I began with another organization, Aid to the Church in Russia, which dedicated itself to rebuilding churches in Russia that had been desecrated during the regime. We were able to rebuild quite a few Catholic churches in Russia. But after about 10 years, I began to realize that rebuilding churches was not going to be enough.
What was needed was a movement to create a new intellectual culture in the post-communist countries of Central and Eastern Europe.
So we expanded our mission beyond Russia to include all of the countries of the former Soviet Union, to begin educating them in principles of what we call "strengthening and promoting free, just, and democratic societies."
For us that means economic freedom, political freedom, and cultural freedom. The inspiration was that if you do not have a sustainable culture that understands the principles of democracy, you would never be able to build a free and just society.
At Educational Initiative for Central and Eastern Europe we do this largely through educational and public policy initiatives, conferences, publications, humanitarian relief, and networking youth, intellectuals, and political leaders throughout the region.
ZENIT: EICEE recently hosted a conference in Zagreb, Croatia, which gained media attention in Europe. Perhaps the most celebrated moment of the conference was Lech Walesa's personal reflections on lessons learned 20 years after the downfall of communism in Central and Eastern Europe. Could you summarize the main ideas that were shared?
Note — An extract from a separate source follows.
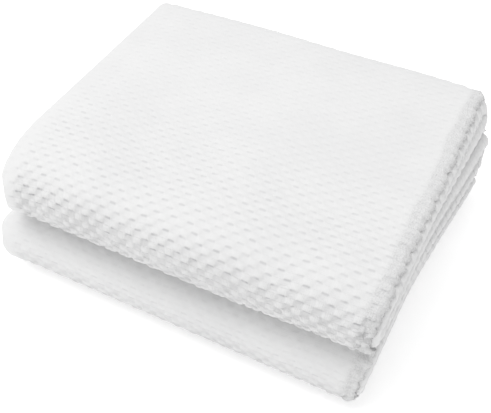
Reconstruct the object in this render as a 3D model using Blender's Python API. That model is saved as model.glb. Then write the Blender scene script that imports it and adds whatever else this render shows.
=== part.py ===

Guarnizo: I want to begin by saying that at EICEE we felt it was important to clearly mark the 20th anniversary of the fall of the Berlin Wall, which symbolized the liberation of so many people enslaved by communist regimes in Central and Eastern Europe. It was perhaps the most important historical event of the 20th century.
Yet surprisingly, the anniversary went largely unnoticed in many parts of Central and Eastern Europe, and this is very pre-occupying.
Unfortunately, today many of the young people in these nations remain unaware of what actually happened. Because they are too young to have lived under communism, they do not understand its dimensions. And older generations, with the determination to move on, do not like to talk about it.
We invited people who played a role in the fall of communism to discuss the lessons learned from a historical perspective. We wanted to shed light both on what happened, as well as on lessons that can be learned for the future. We were pleased we got such a strong response and attendance.
I would say that having Lech Walesa there was a great privilege and I am grateful that he accepted our invitation.
He emphasized the role of creative minorities. In other words, what a few determined people can do to create substantial change. In his case, it was the downfall of the Soviet Union. The cumulative efforts of key players in different parts of the world, namely Reagan, Thatcher, Lech Walesa's Solidarity Movement, and a Polish Pope, changed world history. This just goes to show that you never know how great the impact a creative minority can have.
This is a sign of great hope for future generations, reminding them that they have to be involved, that they have to be active. There is a lot of despair today about the political order in Central and Eastern Europe and we are trying to inspire young people to be involved and stay involved.
ZENIT: You mentioned the role of the youth in the future of these nations. Did Lech Walesa articulate any "lessons learned" that would be particularly important for the younger generations of these nations?
Guarnizo: All of the lessons of communism are important for the youth of these nations to take to heart. But if one thing were to come to mind, he spoke of the incredible courage needed for a few people to stand up for what they know to be true and right, even if it means going against adversity and deeply entrenched systems and cultures. This is kind of moral courage is not easy to come by.
And it is something needed not only in central and eastern Europe, but also in the west -- the moral courage to lead and to defend the culture of the west. I think the West is committing intellectual and cultural suicide at present. We are terribly afraid of recognizing the importance of preserving our own Western civilization, of acknowledging our Christian roots, which is a undeniable fact of history. Walesa emphasized the importance of moral courage in order to defend culture.
He also emphasized the importance of ideas, such as the idea that man was created free and it is impossible to enslave man forever.
There has been a great rewriting of history as to why the Berlin Wall fell and why communism was overcome in Europe, reducing the course of events to merely the failure of an economic system. It is important to realize that communism was not overthrown simply because of a need for economic reform.
For instance, people standing in front of tanks in Tiananmen Square do not do so because of a simple desire for economic reforms. These are men and women who believe in justice and in their own right to freedom and the rights of their children, and they are willing to pay a very high price in pursuit of these rights.
The religious, political, and cultural freedom that the youth of these countries enjoy today was won by the generations that went before them, and at a very high price. This is a very important lesson to never lose sight of.